The Senate’s website states 65 government responses to various reports were received on a single day – 14 May, budget day. A further seven were lodged on 17 May. Only a few offered more than the standard response, and those figures exclude responses to House-only committees. The only department that lists the responses on its website – finance – disclosed 17 government responses in its patch in May, all with the same 24-word response.
The oldest we could find was from 2008 and 2009 – three reports from the migration committee on immigration detention.
Process not a ‘wasted effort’ despite cursory responses
The value of this boilerplate response is unclear, as is the goal of the government’s recent enthusiasm for filing them.
We asked the prime minister’s office for clarification.
Patrick Gorman, assistant minister to the prime minister, said the former Coalition government had “refused to respond to the reports of parliamentary committees, failing to deliver on a core business of government”.
The strange situation has drawn attention to the hundreds of parliamentary reports to which governments of the past two decades have never fully responded.
Senate statistics show more than 300 reports from as far back as 2002 have never had a final response from the government of the day.

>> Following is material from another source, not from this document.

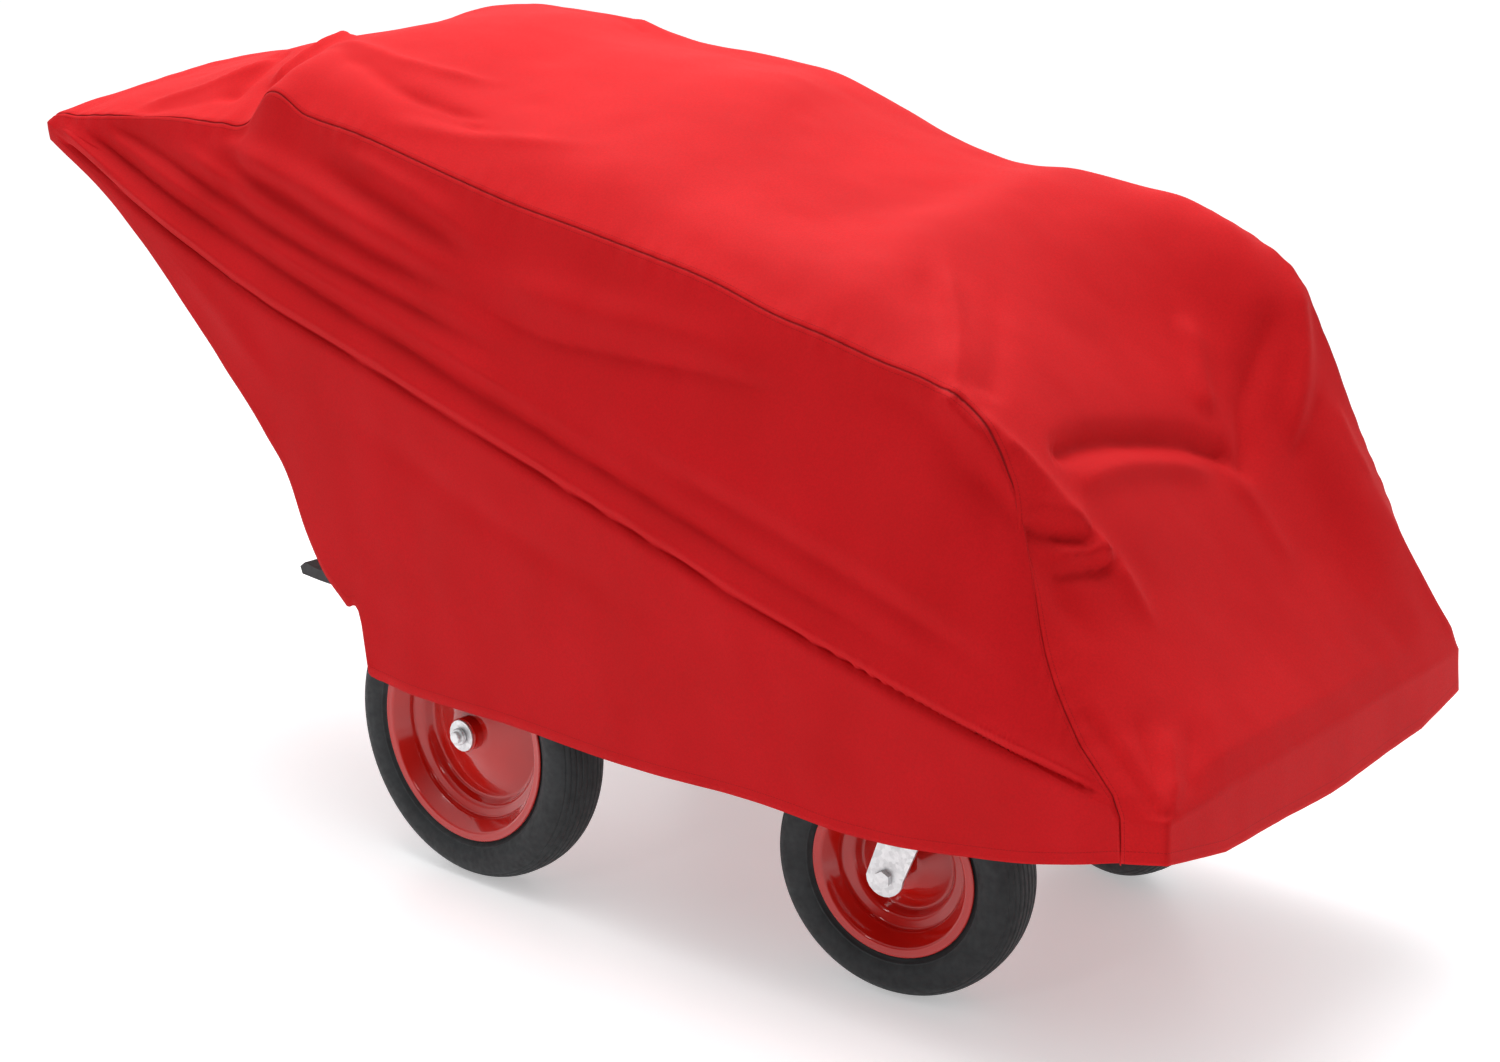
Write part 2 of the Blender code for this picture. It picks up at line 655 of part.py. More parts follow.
def arm(side, sign, shaft):
    """A plate on the shaft that reaches forward to a shoe on the tyre's upper rear tread."""
    low, high = (SHOE_ARM_Y - 0.003, SHOE_ARM_Y + 0.003)
    to_wheel = Vector((AXLE_X - BRAKE_X, 0.0, REAR_R - BRAKE_Z))
    away = Vector((-cos(SHOE_ANGLE), 0.0, sin(SHOE_ANGLE)))
    along_tread = Vector((sin(SHOE_ANGLE), 0.0, cos(SHOE_ANGLE)))
    inner, outer = REAR_R - 0.01, REAR_R + 0.020
    corners = [to_wheel + away * r + along_tread * d
               for r, d in ((inner, -0.016), (outer, -0.014), (outer, 0.014), (inner, 0.016))]
    shoe_outline = [(c.x, c.z) for c in corners]
    tail = to_wheel + away * (REAR_R + 0.012)
    arm_outline = [(-0.013, 0.010), (-0.013, -0.010), (0.0, -0.016), (0.013, -0.010),
                   (tail.x + 0.010, tail.z - 0.010), (tail.x + 0.010, tail.z + 0.010),
                   (tail.x - 0.010, tail.z + 0.010), (0.0, 0.016)]
    ends = sorted((sign * low, sign * high))
    made = plate(f"brake_shoe_{side}", "pad", arm_outline, *ends, shaft)
    span = sorted((sign * (SHOE_ARM_Y - 0.001), sign * (REAR_WHEEL_Y + 0.030)))
    block = plate(f"shoe_block_{side}", None, shoe_outline, *span, shaft, CUTTERS)
    y = sign * REAR_WHEEL_Y
    face = rod(f"shoe_face_{side}", None, REAR_R + SHOE_CLEARANCE,
               to_wheel + Vector((0, y - 0.08, 0)), to_wheel + Vector((0, y + 0.08, 0)),
               shaft, 96, collection=CUTTERS)
    bore = rod(f"shoe_bore_{side}", None, BRAKE_SHAFT_R + GAP, (0, y - 0.09, 0), (0, y + 0.09, 0),
               shaft, collection=CUTTERS)
    boolean(block, face, "DIFFERENCE")
    boolean(made, block, "UNION")
    boolean(made, bore, "DIFFERENCE")


def pedal(shaft):
    """A flat bar that runs aft from the shaft to a rubber-dipped foot pad."""
    y = -0.200
    outline = [(0.014, -0.010), (0.014, 0.010), (-0.020, 0.012), (-0.185, 0.012),
               (-0.215, 0.018), (-0.226, 0.010), (-0.222, -0.001), (-0.185, -0.004),
               (-0.020, -0.012)]
    made = plate("brake_pedal", "pad", outline, y - 0.013, y + 0.013, shaft)
    bore = rod("pedal_bore", None, BRAKE_SHAFT_R + GAP, (0, y - 0.03, 0), (0, y + 0.03, 0),
               shaft, collection=CUTTERS)
    boolean(made, bore, "DIFFERENCE")


# ---------------------------------------------------------------- storage cover
# The top panel's rows, from behind the handle forward: x, half width, then the height at
# seven points from the right seam over the crown to the left seam. The cover hangs a
# little askew: its right seam has slid down the side, its left seam stays near the top edge.
ACROSS = (0.0, 0.07, 0.25, 0.5, 0.75, 0.93, 1.0)
TOP_ROWS = (
    (-0.945, 0.352, 0.963, 0.975, 0.998, 1.022, 1.018, 0.990, 0.966),
    (-0.885, 0.348, 0.969, 0.984, 1.008, 1.034, 1.030, 1.000, 0.975),
    (-0.785, 0.338, 0.976, 0.992, 1.026, 1.048, 1.042, 1.015, 0.988),
    (-0.685, 0.328, 0.980, 1.000, 1.052, 1.060, 1.056, 1.030, 1.010),
    (-0.605, 0.316, 0.976, 1.002, 1.068, 1.070, 1.084, 1.066, 1.038),
    (-0.560, 0.308, 0.978, 1.008, 1.073, 1.082, 1.104, 1.082, 1.048),
    (-0.520, 0.302, 1.020, 1.045, 1.080, 1.096, 1.114, 1.092, 1.054),
    (-0.445, 0.300, 0.997, 1.040, 1.085, 1.110, 1.116, 1.093, 1.058),
    (-0.345, 0.300, 0.980, 1.022, 1.070, 1.108, 1.107, 1.086, 1.050),
    (-0.205, 0.300, 0.948, 0.988, 1.035, 1.080, 1.075, 1.060, 1.026),
    (-0.065, 0.300, 0.916, 0.960, 1.012, 1.062, 1.062, 1.046, 1.008),
    (0.055, 0.300, 0.895, 0.940, 0.995, 1.045, 1.047, 1.026, 0.986),
    (0.155, 0.300, 0.877, 0.915, 0.965, 1.006, 1.012, 0.990, 0.950),
    (0.275, 0.300, 0.853, 0.888, 0.925, 0.958, 0.970, 0.945, 0.911),
    (0.375, 0.300, 0.824, 0.862, 0.903, 0.935, 0.950, 0.933, 0.903),
    (0.445, 0.300, 0.810, 0.852, 0.896, 0.925, 0.948, 0.934, 0.908),
    (0.515, 0.300, 0.793, 0.825, 0.862, 0.889, 0.919, 0.926, 0.912),
    (0.595, 0.299, 0.776, 0.795, 0.812, 0.820, 0.860, 0.912, 0.900),
    (0.655, 0.296, 0.745, 0.755, 0.757, 0.758, 0.795, 0.884, 0.875),
)
# The front panel's rows from its top edge down to the hem: the same seven points as x, y, z.
FRONT_ROWS = (
    ((0.705, -0.302, 0.680), (0.707, -0.260, 0.690), (0.705, -0.160, 0.700), (0.712, 0.0, 0.694),
     (0.727, 0.150, 0.712), (0.720, 0.245, 0.815), (0.717, 0.292, 0.838)),
    ((0.737, -0.312, 0.600), (0.750, -0.270, 0.610), (0.760, -0.170, 0.625), (0.763, 0.0, 0.622),
     (0.775, 0.160, 0.640), (0.765, 0.250, 0.735), (0.760, 0.300, 0.762)),
    ((0.775, -0.330, 0.500), (0.800, -0.285, 0.512), (0.815, -0.180, 0.530), (0.825, 0.0, 0.532),
     (0.837, 0.170, 0.548), (0.825, 0.262, 0.630), (0.815, 0.312, 0.638)),
    ((0.830, -0.348, 0.425), (0.868, -0.310, 0.437), (0.883, -0.190, 0.452), (0.890, 0.0, 0.456),
     (0.894, 0.180, 0.466), (0.885, 0.280, 0.525), (0.862, 0.328, 0.522)),
    ((0.880, -0.360, 0.388), (0.928, -0.335, 0.398), (0.934, -0.220, 0.404), (0.936, 0.0, 0.405),
     (0.934, 0.220, 0.408), (0.921, 0.308, 0.438), (0.886, 0.346, 0.440)),
    ((0.892, -0.363, 0.370), (0.944, -0.352, 0.384), (0.947, -0.240, 0.387), (0.948, 0.0, 0.387),
     (0.946, 0.240, 0.388), (0.937, 0.338, 0.388), (0.892, 0.358, 0.385)),
    ((0.896, -0.363, 0.312), (0.946, -0.354, 0.320), (0.952, -0.240, 0.300), (0.954, 0.0, 0.294),
     (0.951, 0.240, 0.304), (0.941, 0.341, 0.320), (0.896, 0.361, 0.318)),
)
REAR_HEM = ((-0.004, -0.045), (-0.009, -0.018))   # x and z of the wrap behind the grip


def top_row(x, half_width, *heights):
    return [Vector((x, half_width * (2 * t - 1), z)) for t, z in zip(ACROSS, heights)]


def cover_rows():
    """The top and front panel's grid, from the rear hem to the front hem."""
    rows = [top_row(*row) for row in TOP_ROWS]
    wrap = [[p + Vector((x, 0.0, z)) for p in rows[0]] for x, z in REAR_HEM]
    return wrap + rows + [[Vector(p) for p in row] for row in FRONT_ROWS]


def cover_top():
    """Top panel from the hem behind the handle, over the seats and down the front to the hem."""
    sheet("cover_top_panel", "cover_top", cover_rows(), COVER_SHEET, 1)


RIDGE = [(-0.886, 0.928), (-0.719, 0.843), (-0.527, 0.766), (-0.210, 0.671), (0.144, 0.565),
         (0.458, 0.472), (0.737, 0.406), (0.896, 0.368)]
LOWER_EDGE = [(-0.945, 0.932), (-0.884, 0.898), (-0.793, 0.845), (-0.718, 0.786), (-0.614, 0.691),
              (-0.490, 0.567), (-0.437, 0.498), (-0.410, 0.439), (-0.382, 0.394), (-0.334, 0.347),
              (-0.290, 0.310), (-0.278, 0.275), (-0.262, 0.250), (-0.220, 0.247), (-0.040, 0.248),
              (0.200, 0.243), (0.400, 0.250), (0.550, 0.246), (0.688, 0.262), (0.821, 0.289),
              (0.896, 0.312)]
EXTRA_STATIONS = (-0.835, -0.726, -0.645, -0.490, -0.416, -0.310, -0.260)


def side_column(sign, top, back=0.0):
    """One upright line of a side panel, from its lower edge up to the seam point top."""
    x, seam_y, seam_z = top
    x -= back
    low = along(LOWER_EDGE, x)[0]
    ridge = min(max(along(RIDGE, x)[0], low + 0.012), seam_z - 0.02)
    high = seam_z - SEAM_GAP
    wide = sign * (COVER_HALF_WIDTH if -0.80 < x < 0.86 else COVER_HALF_WIDTH - 0.004)
    top_y = seam_y + sign * 0.002
    column = [(x, wide - sign * 0.002, low), (x, wide - sign * 0.001, (low + ridge) / 2),
              (x, wide, ridge)]
    for share in (0.35, 0.7, 1.0):
        column.append((x, wide + (top_y - wide) * share ** 1.15, ridge + (high - ridge) * share))
    return column


def cover_side(side, sign):
    """A side panel between its seam and its lower edge, with columns at the seam's own points."""
    edge = 0 if sign < 0 else -1
    rows = cover_rows()[len(REAR_HEM):]
    seam = [row[edge] for row in rows[:len(TOP_ROWS)]]
    rear = Vector(seam[0].lerp(seam[1], 0.12))
    points = [rear] + seam[1:]
    for x in EXTRA_STATIONS:
        after = next(i for i, p in enumerate(points) if p.x > x)
        share = (x - points[after - 1].x) / (points[after].x - points[after - 1].x)
        points.insert(after, points[after - 1].lerp(points[after], share))
    columns = [side_column(sign, point) for point in points]
    columns += [side_column(sign, row[edge], SEAM_BACK) for row in rows[len(TOP_ROWS):-1]]
    sheet(f"cover_side_{side}", "cover_side", columns, COVER_SHEET, -sign)


# ---------------------------------------------------------------- assembly
rear_wheels()
casters()
chassis()
tub()
for seat_name in SEAT_ROWS:
    seat_row(seat_name)
    for side_name, side_sign in SIDES:
        harness(seat_name, side_name, side_sign)
grab_bar()
push_handle()
brake()
cover_top()
for side_name, side_sign in SIDES:
    cover_side(side_name, side_sign)
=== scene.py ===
"""Looks for the six-seat push buggy parked under its fitted storage cover.

Metres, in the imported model's frame: +X forward, +Y to the buggy's left, +Z up.
"""

import json
from math import cos, pi, radians, sin

import bmesh
import bpy
import numpy as np
from mathutils import Matrix, Vector


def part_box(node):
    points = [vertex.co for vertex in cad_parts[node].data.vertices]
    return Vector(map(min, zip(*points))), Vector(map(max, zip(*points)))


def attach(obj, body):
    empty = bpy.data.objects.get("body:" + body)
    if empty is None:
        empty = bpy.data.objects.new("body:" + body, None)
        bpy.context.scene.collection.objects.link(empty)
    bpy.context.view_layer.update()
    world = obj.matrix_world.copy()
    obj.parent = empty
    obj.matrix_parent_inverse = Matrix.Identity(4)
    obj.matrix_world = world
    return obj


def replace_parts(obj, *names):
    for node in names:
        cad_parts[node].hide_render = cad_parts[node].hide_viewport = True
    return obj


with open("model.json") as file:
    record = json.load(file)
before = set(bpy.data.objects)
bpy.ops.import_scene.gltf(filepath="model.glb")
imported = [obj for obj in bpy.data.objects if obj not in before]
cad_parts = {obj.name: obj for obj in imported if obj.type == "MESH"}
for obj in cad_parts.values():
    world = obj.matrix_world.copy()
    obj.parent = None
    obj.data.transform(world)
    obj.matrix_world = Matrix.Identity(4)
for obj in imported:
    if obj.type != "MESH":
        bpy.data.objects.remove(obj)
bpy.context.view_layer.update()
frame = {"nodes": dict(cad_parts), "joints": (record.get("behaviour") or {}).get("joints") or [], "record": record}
NODES = frame["nodes"]
SIDES = (("left", 1), ("right", -1))


# ---------------------------------------------------------------- node trees
class Shader:
    """A material's node tree, with short ways to add and join nodes."""

    def __init__(self, name, color, roughness, metallic=0.0, **uniform):
        self.material = bpy.data.materials.new(name)
        self.material.use_nodes = True
        self.tree = self.material.node_tree
        self.surface = self.tree.nodes["Principled BSDF"]
        self.set(**{"Base Color": (*color, 1.0), "Roughness": roughness, "Metallic": metallic})
        self.set(**{key.replace("_", " "): value for key, value in uniform.items()})
        self.heights = None

    def set(self, **values):
        for name, value in values.items():
            self.surface.inputs[name].default_value = value

    def node(self, kind, inputs=None, **settings):
        made = self.tree.nodes.new(kind)
        for key, value in settings.items():
            setattr(made, key, value)
        for key, value in (inputs or {}).items():
            self.feed(made.inputs[key], value)
        return made

    def feed(self, socket, value):
        if isinstance(value, bpy.types.NodeSocket):
            self.tree.links.new(value, socket)
        else:
            socket.default_value = value

    def place(self):
        return self.node("ShaderNodeTexCoord").outputs["Object"]

    def noise(self, scale, detail=2.0, roughness=0.5):
        return self.node("ShaderNodeTexNoise", {"Vector": self.place(), "Scale": scale, "Detail": detail,
                                                "Roughness": roughness}).outputs["Fac"]

    def math(self, operation, first, second=0.0):
        return self.node("ShaderNodeMath", {0: first, 1: second}, operation=operation).outputs[0]

    def ramp(self, factor, low, high, start=0.3, end=0.7):
        made = self.node("ShaderNodeValToRGB", {"Fac": factor})
        made.color_ramp.elements[0].position = start
        made.color_ramp.elements[1].position = end
        made.color_ramp.elements[0].color = self.rgba(low)
        made.color_ramp.elements[1].color = self.rgba(high)
        return made.outputs["Color"]

    @staticmethod
    def rgba(value):
        return (*value, 1.0) if hasattr(value, "__len__") else (value, value, value, 1.0)

    def color(self, socket):
        self.feed(self.surface.inputs["Base Color"], socket)

    def roughness(self, socket):
        self.feed(self.surface.inputs["Roughness"], socket)

    def bump(self, height, distance, strength):
        """Adds a bump of height times distance metres on top of those already there."""
        made = self.node("ShaderNodeBump", {"Height": height, "Distance": distance,
                                            "Strength": strength})
        if self.heights:
            self.feed(made.inputs["Normal"], self.heights)
        self.heights = made.outputs["Normal"]
        self.feed(self.surface.inputs["Normal"], self.heights)

    def uv_lengths(self, name):
        """The two coordinates of a UV map that holds lengths."""
        where = self.node("ShaderNodeUVMap", uv_map=name).outputs["UV"]
        parts = self.node("ShaderNodeSeparateXYZ", {"Vector": where})
        return parts.outputs["X"], parts.outputs["Y"]

    def stitch_row(self, gap, run, place, pitch=0.0042):
        """A mask of lock stitches in a row that lies place metres from an edge."""
        across = self.math("LESS_THAN", self.math("ABSOLUTE", self.math("SUBTRACT", gap, place)), 0.00045)
        step = self.math("FRACT", self.math("DIVIDE", run, pitch))
        return self.math("MULTIPLY", across, self.math("LESS_THAN", step, 0.72))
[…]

The current government says it is trying to set a new standard of ensuring all committee reports get a timely response – albeit with something of a copy-and-paste exercise to clear the decks of reports delivered to previous administrations.
Government sources stressed that many of the recommendations made years ago were out of date, or had already been acted on, making more substantive responses irrelevant – but that the recent blitz of responses at least acknowledged the work of the committees that prepared the reports.
Gorman alluded to this, saying the government won’t have “public servants spending months responding to hundreds of Coalition-era reports”.
Some of the inquiries took years.
The 24-word standard response was given to a report from the committee into the now defunct Australian Commission for Law Enforcement Integrity into the integrity of Australia’s border arrangements, which began its inquiry in 2015 and reported in 2020. The final report noted the “long-running inquiry has been conducted across three parliaments”.
It never received a response from the Morrison government.
Other long-running inquiries that called many witnesses and attracted hundreds of pages of submissions still await even the cursory dismissal invoking “the passage of time”, including:
A 2002 report into “A Certain Maritime Incident” (the children overboard affair), which held 15 public hearings. Some 28 submissions are available online. It produced a 576-page report.
A 2017 inquiry into serious allegations of abuse, self-harm and neglect of asylum seekers at the Nauru and Manus regional processing centres received 61 submissions and held six public hearings.
A 2021 report into multiculturalism, racism, inequality and social cohesion received 210 submissions, held three public hearings, and produced a 264-page report.
In 2021, a report into administration of sports grants received 53 submissions and held 14 public hearings.
Bill Browne, director of the Australia Institute’s democracy and accountability program, said there was “a lot of wisdom to be found in the inquiries”, both from the submissions and the reports.
“It’s within the government’s power to respond to these inquiries more quickly, so I don’t find the passage of time a convincing reason to not respond to inquiries that dozens or hundreds of people have spent hours or days working on,” he said.
Browne said it was a “serious process” for witnesses to appear at inquiries. Lots of work was often involved in preparing submissions and preparing to be questioned by the committee.
“You’re appearing before a panel of some of the most powerful people in the country, and answering off the cuff any reasonable question from the terms of reference,” he said.
“The parliament’s power to demand that is a really important part of its accountability function. We should also recognise that the people who appear are civically motivated and publicly minded and deserve to have their perspectives taken into account.”
He emphasised that despite the cursory responses, the process was not a “wasted effort”, because it could reveal new information and influence policy decisions in other ways.
Greens senator Barbara Pocock said it was “not good enough”.
“Our inquiries amass expert knowledge from industry, academia and the community and make recommendations to improve the way things work, but all this time, effort and money risks being wasted when governments don’t respond.”